Come si muoverà l’Italia per affrontare tutto ciò? Per Mattia Toaldo, analista presso lo European Council on Foreign Relations di Londra, la strategia italiana “di un accordo politico con le potenze regionali nella conferenza di Roma di domenica, a sostegno di un accordo tra libici mediato dall’Onu” è quella giusta. In una intervista, l’esperto spiega che finora, saggiamente, Roma non ha ceduto “alla moda europea di risolvere tutto con un po’ di bombardamenti”. Le parole di Renzi al Corriere della Sera “indicano una linea diversa: la forza è al servizio della politica, prima l’accordo e poi, se necessario, la forza di pace”. Mentre oggi, rileva, “Francia e Gran Bretagna vogliono un accordo purchessia, anche se il risultato sarebbe un governo libico debolissimo e che necessiterebbe di un forte sostegno militare occidentale”. Proprio pochi giorni fa i due governi hanno chiuso un accordo, ancora poco chiaro, che escludeva dai negoziati le Nazioni Unite, che dopo il chiacchierato Bernardino Leónaccusato di aver favorito per interessi personali una delle parti coinvolte nel complesso scenario libico – Tobruk attraverso la sponda emiratina –, si affidano oggi a un nuovo inviato speciale, Martin Kobler.
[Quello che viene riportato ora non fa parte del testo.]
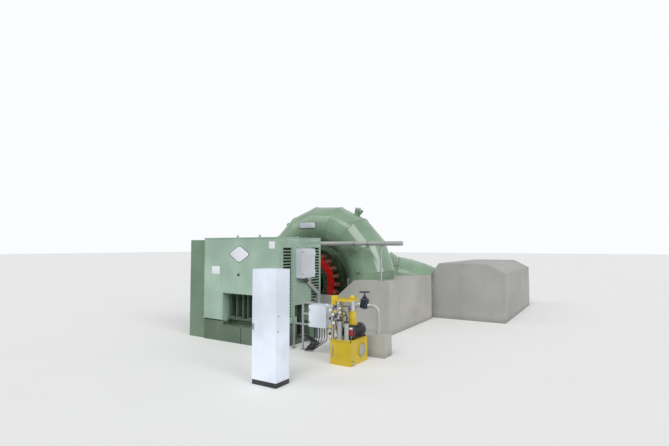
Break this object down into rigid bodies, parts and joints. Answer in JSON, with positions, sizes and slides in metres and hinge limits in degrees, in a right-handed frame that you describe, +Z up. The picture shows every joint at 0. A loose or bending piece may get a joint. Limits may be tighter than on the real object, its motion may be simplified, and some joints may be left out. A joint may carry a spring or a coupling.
{
  "type": "horizontal Francis turbine and generator set",
  "caption": "Horizontal hydroelectric set: boxed generator, mitred spiral turbine case with guide vane ring, concrete blocks, cabinets and governor oil unit.",
  "frame": {"origin": "on the floor under the shaft axis, in the middle plane of the spiral case", "axes": "+Z up; +Y along the shaft from the generator to the turbine; +X to the side of the governor oil unit"},
  "size_m": [8.66, 15.208, 4.1259],
  "materials": {
    "concrete": "painted, matte",
    "dark_green_paint": "satin",
    "green_paint": "gloss",
    "grey_enamel": "satin",
    "galvanised_steel": "dull zinc",
    "bare_steel": "machined",
    "grey_pipe_paint": "satin",
    "white_enamel": "satin",
    "yellow_paint": "gloss",
    "black_paint": "satin",
    "red_paint": "gloss",
    "lever_green": "satin"
  },
  "bodies": {
    "fixed_plant": {"foundation_block": "concrete", "anchor_block": "concrete", "generator_base": "dark_green_paint", "generator_housing": "green_paint", "housing_roof": "green_paint", "cooler_box": "dark_green_paint", "louvre_panels": "green_paint", "junction_box": "grey_enamel", "cable_duct": "galvanised_steel", "spiral_case": "green_paint", "stay_ring": "green_paint", "inspection_cover": "green_paint", "head_cover": "dark_green_paint", "guide_bearing": "green_paint", "main_shaft": "bare_steel", "draft_tube": "green_paint", "cooling_pipe": "grey_pipe_paint", "pipe_support": "galvanised_steel", "control_cabinet": "white_enamel", "terminal_frame": "galvanised_steel", "terminal_box": "white_enamel", "oil_tank": "yellow_paint", "pump_motor": "black_paint", "accumulator": "yellow_paint", "valve_manifold": "bare_steel", "hydraulic_stand": "yellow_paint", "oil_filters": "grey_pipe_paint", "valve_ledge": "concrete", "stop_valve": "black_paint", "valve_pipe": "galvanised_steel"},
    "ring": {"regulating_ring": "red_paint"},
    "junction_door": {"junction_box_door": "grey_enamel"},
    "cabinet_door": {"control_cabinet_door": "white_enamel"},
    "terminal_door": {"terminal_box_door": "white_enamel"},
    "valve_wheel": {"handwheel": "black_paint"},
    "gate_lever_01": {"gate_lever_01": "lever_green"},
    "gate_lever_02": {"gate_lever_02": "lever_green"},
    "gate_lever_03": {"gate_lever_03": "lever_green"},
    "gate_lever_04": {"gate_lever_04": "lever_green"},
    "gate_lever_05": {"gate_lever_05": "lever_green"},
    "gate_lever_06": {"gate_lever_06": "lever_green"},
    "gate_lever_07": {"gate_lever_07": "lever_green"},
    "gate_lever_08": {"gate_lever_08": "lever_green"},
    "gate_lever_09": {"gate_lever_09": "lever_green"},
    "gate_lever_10": {"gate_lever_10": "lever_green"},
    "gate_lever_11": {"gate_lever_11": "lever_green"},
    "gate_lever_12": {"gate_lever_12": "lever_green"},
    "gate_lever_13": {"gate_lever_13": "lever_green"},
    "gate_lever_14": {"gate_lever_14": "lever_green"},
    "gate_lever_15": {"gate_lever_15": "lever_green"},
    "gate_lever_16": {"gate_lever_16": "lever_green"},
    "gate_lever_17": {"gate_lever_17": "lever_green"},
    "gate_lever_18": {"gate_lever_18": "lever_green"},
    "gate_lever_19": {"gate_lever_19": "lever_green"},
    "gate_lever_20": {"gate_lever_20": "lever_green"},
    "gate_lever_21": {"gate_lever_21": "lever_green"},
    "gate_lever_22": {"gate_lever_22": "lever_green"},
    "gate_lever_23": {"gate_lever_23": "lever_green"},
    "gate_lever_24": {"gate_lever_24": "lever_green"}
  },
  "joints": [
    {"name": "ring_turn", "type": "hinge", "parent": "fixed_plant", "child": "ring", "pos_m": [0, -0.95, 1.43], "axis": [0, 1, 0], "range_deg": [-3, 3]},
    {"name": "vane_01", "type": "hinge", "parent": "fixed_plant", "child": "gate_lever_01", "pos_m": [0.9, -0.83, 1.43], "axis": [0, 1, 0], "range_deg": [-22, 22]},
    {"name": "vane_02", "type": "hinge", "parent": "fixed_plant", "child": "gate_lever_02", "pos_m": [0.86933, -0.83, 1.66294], "axis": [0, 1, 0], "range_deg": [-22, 22]},
    {"name": "vane_03", "type": "hinge", "parent": "fixed_plant", "child": "gate_lever_03", "pos_m": [0.77942, -0.83, 1.88], "axis": [0, 1, 0], "range_deg": [-22, 22]},
    {"name": "vane_04", "type": "hinge", "parent": "fixed_plant", "child": "gate_lever_04", "pos_m": [0.6364, -0.83, 2.0664], "axis": [0, 1, 0], "range_deg": [-22, 22]},
    {"name": "vane_05", "type": "hinge", "parent": "fixed_plant", "child": "gate_lever_05", "pos_m": [0.45, -0.83, 2.20942], "axis": [0, 1, 0], "range_deg": [-22, 22]},
    {"name": "vane_06", "type": "hinge", "parent": "fixed_plant", "child": "gate_lever_06", "pos_m": [0.23294, -0.83, 2.29933], "axis": [0, 1, 0], "range_deg": [-22, 22]},
    {"name": "vane_07", "type": "hinge", "parent": "fixed_plant", "child": "gate_lever_07", "pos_m": [0, -0.83, 2.33], "axis": [0, 1, 0], "range_deg": [-22, 22]},
    {"name": "vane_08", "type": "hinge", "parent": "fixed_plant", "child": "gate_lever_08", "pos_m": [-0.23294, -0.83, 2.29933], "axis": [0, 1, 0], "range_deg": [-22, 22]},
    {"name": "vane_09", "type": "hinge", "parent": "fixed_plant", "child": "gate_lever_09", "pos_m": [-0.45, -0.83, 2.20942], "axis": [0, 1, 0], "range_deg": [-22, 22]},
    {"name": "vane_10", "type": "hinge", "parent": "fixed_plant", "child": "gate_lever_10", "pos_m": [-0.6364, -0.83, 2.0664], "axis": [0, 1, 0], "range_deg": [-22, 22]},
    {"name": "vane_11", "type": "hinge", "parent": "fixed_plant", "child": "gate_lever_11", "pos_m": [-0.77942, -0.83, 1.88], "axis": [0, 1, 0], "range_deg": [-22, 22]},
    {"name": "vane_12", "type": "hinge", "parent": "fixed_plant", "child": "gate_lever_12", "pos_m": [-0.86933, -0.83, 1.66294], "axis": [0, 1, 0], "range_deg": [-22, 22]},
    {"name": "vane_13", "type": "hinge", "parent": "fixed_plant", "child": "gate_lever_13", "pos_m": [-0.9, -0.83, 1.43], "axis": [0, 1, 0], "range_deg": [-22, 22]},
    {"name": "vane_14", "type": "hinge", "parent": "fixed_plant", "child": "gate_lever_14", "pos_m": [-0.86933, -0.83, 1.19706], "axis": [0, 1, 0], "range_deg": [-22, 22]},
    {"name": "vane_15", "type": "hinge", "parent": "fixed_plant", "child": "gate_lever_15", "pos_m": [-0.77942, -0.83, 0.98], "axis": [0, 1, 0], "range_deg": [-22, 22]},
    {"name": "vane_16", "type": "hinge", "parent": "fixed_plant", "child": "gate_lever_16", "pos_m": [-0.6364, -0.83, 0.7936], "axis": [0, 1, 0], "range_deg": [-22, 22]},
    {"name": "vane_17", "type": "hinge", "parent": "fixed_plant", "child": "gate_lever_17", "pos_m": [-0.45, -0.83, 0.65058], "axis": [0, 1, 0], "range_deg": [-22, 22]},
    {"name": "vane_18", "type": "hinge", "parent": "fixed_plant", "child": "gate_lever_18", "pos_m": [-0.23294, -0.83, 0.56067], "axis": [0, 1, 0], "range_deg": [-22, 22]},
    {"name": "vane_19", "type": "hinge", "parent": "fixed_plant", "child": "gate_lever_19", "pos_m": [0, -0.83, 0.53], "axis": [0, 1, 0], "range_deg": [-22, 22]},
    {"name": "vane_20", "type": "hinge", "parent": "fixed_plant", "child": "gate_lever_20", "pos_m": [0.23294, -0.83, 0.56067], "axis": [0, 1, 0], "range_deg": [-22, 22]},
    {"name": "vane_21", "type": "hinge", "parent": "fixed_plant", "child": "gate_lever_21", "pos_m": [0.45, -0.83, 0.65058], "axis": [0, 1, 0], "range_deg": [-22, 22]},
    {"name": "vane_22", "type": "hinge", "parent": "fixed_plant", "child": "gate_lever_22", "pos_m": [0.6364, -0.83, 0.7936], "axis": [0, 1, 0], "range_deg": [-22, 22]},
    {"name": "vane_23", "type": "hinge", "parent": "fixed_plant", "child": "gate_lever_23", "pos_m": [0.77942, -0.83, 0.98], "axis": [0, 1, 0], "range_deg": [-22, 22]},
    {"name": "vane_24", "type": "hinge", "parent": "fixed_plant", "child": "gate_lever_24", "pos_m": [0.86933, -0.83, 1.19706], "axis": [0, 1, 0], "range_deg": [-22, 22]},
    {"name": "junction_box_hinge", "type": "hinge", "parent": "fixed_plant", "child": "junction_door", "pos_m": [1.555, -2.9285, 2.225], "axis": [0, 0, 1], "range_deg": [0, 110]},
    {"name": "cabinet_hinge", "type": "hinge", "parent": "fixed_plant", "child": "cabinet_door", "pos_m": [3.2625, -6.7, 1.17], "axis": [0, 0, 1], "range_deg": [0, 110]},
    {"name": "terminal_box_hinge", "type": "hinge", "parent": "fixed_plant", "child": "terminal_door", "pos_m": [2.7665, -4.2, 0.95], "axis": [0, 0, 1], "range_deg": [0, 110]},
    {"name": "valve_turn", "type": "hinge", "parent": "fixed_plant", "child": "valve_wheel", "pos_m": [3.405, -3.4, 1.535], "axis": [0, 0, 1], "continuous": true}
  ],
  "couplings": [
    {"joint": "vane_01", "follows": "ring_turn", "ratio": 7},
    {"joint": "vane_02", "follows": "ring_turn", "ratio": 7},
    {"joint": "vane_03", "follows": "ring_turn", "ratio": 7},
    {"joint": "vane_04", "follows": "ring_turn", "ratio": 7},
    {"joint": "vane_05", "follows": "ring_turn", "ratio": 7},
    {"joint": "vane_06", "follows": "ring_turn", "ratio": 7},
    {"joint": "vane_07", "follows": "ring_turn", "ratio": 7},
    {"joint": "vane_08", "follows": "ring_turn", "ratio": 7},
    {"joint": "vane_09", "follows": "ring_turn", "ratio": 7},
    {"joint": "vane_10", "follows": "ring_turn", "ratio": 7},
    {"joint": "vane_11", "follows": "ring_turn", "ratio": 7},
    {"joint": "vane_12", "follows": "ring_turn", "ratio": 7},
    {"joint": "vane_13", "follows": "ring_turn", "ratio": 7},
    {"joint": "vane_14", "follows": "ring_turn", "ratio": 7},
    {"joint": "vane_15", "follows": "ring_turn", "ratio": 7},
    {"joint": "vane_16", "follows": "ring_turn", "ratio": 7},
    {"joint": "vane_17", "follows": "ring_turn", "ratio": 7},
    {"joint": "vane_18", "follows": "ring_turn", "ratio": 7},
    {"joint": "vane_19", "follows": "ring_turn", "ratio": 7},
    {"joint": "vane_20", "follows": "ring_turn", "ratio": 7},
    {"joint": "vane_21", "follows": "ring_turn", "ratio": 7},
    {"joint": "vane_22", "follows": "ring_turn", "ratio": 7},
    {"joint": "vane_23", "follows": "ring_turn", "ratio": 7},
    {"joint": "vane_24", "follows": "ring_turn", "ratio": 7}
  ]
}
Nonostante ciò, sottolinea l’analista, “è chiaro che all’interno della Libia non si caverà un ragno dal buco insistendo sul consenso dei due parlamenti che certo non vogliono autosciogliersi. Ci sono comuni e altre forze locali che hanno già firmato tanti cessate il fuoco locali e che potrebbero essere i protagonisti del prossimo accordo nazionale”.

UN MODELLO DA RIVEDERE

La tesi di Toaldo non è dissimile da quella di altri analisti, come Karim Mezran, senior fellow del think tank americano Atlantic Council. Per l’esperto di Libia e Medio Oriente, sentito da Formiche.net, “la conferenza avrà successo solo se riuscirà ad archiviare i negoziati Onu portati avanti sinora, completamente screditati dallo scandalo León, e ripartire da zero”. Fino a questo momento, spiega Mezran, “non tutti si sono sentiti inclusi nel processo per la costruzione di un nuovo Paese. Per questo ciò che serve è un grande momento in cui, col sostegno ma non la guida delle potenze occidentali, i libici possano azzerare i due Parlamenti e ritrovarsi per discutere dei principi generali e di un efficace bilanciamento di interessi per una nuova Libia. Se l’appuntamento nella capitale italiana non partirà da questa valutazione, servirà a ben poco”.

IL RAPPORTO CON L’EGITTO

“Molto” in questo processo, crede Toaldo, dipenderà anche dall’apporto di potenze regionali, come l’Egitto, “senza il quale sarà molto difficile raggiungere un accordo”.  In Libia, le due macro-fazioni che si contendono il Paese sono sostenute da un lato da Turchia e Qatar (Tripoli) e dall’altro da Emirati Arabi Uniti e proprio dal Cairo (Tobruk). In questo quadro Roma può essere sì un mediatore decisivo. Oltre a conoscere bene il mondo libico, l’Italia vive con l’Egitto una nuova stagione di relazioni geopolitiche, economiche ed energetiche, rese più solide dalla recente scoperta di Eni di un maxi giacimento sottomarino di gas nel campo esplorativo Zohr, al largo delle coste del Cairo. Rapporti non solo economici, ma anche politici. Il presidente del Consiglio Matteo Renzi e il ministro degli Esteri Paolo Gentiloni, sin dal loro insediamento, hanno puntato strategicamente sul rapporto col Cairo e con il presidente Abdel Fattah Al Sisi per rafforzare la presenza e il ruolo italiano nel Mediterraneo. Sono stati diversi i colloqui nei mesi passati. Uno dei più rilevanti, secondo molti analisti, è avvenuto a marzo scorso, quando il premier, unico presente tra quelli dell’Unione europea, ha preso parte al Forum economico di Sharm el Sheikh.
Si è trattato allora del terzo incontro con il presidente egiziano dopo il viaggio-lampo al Cairo ad agosto scorso e la visita di Al-Sisi a Roma a novembre.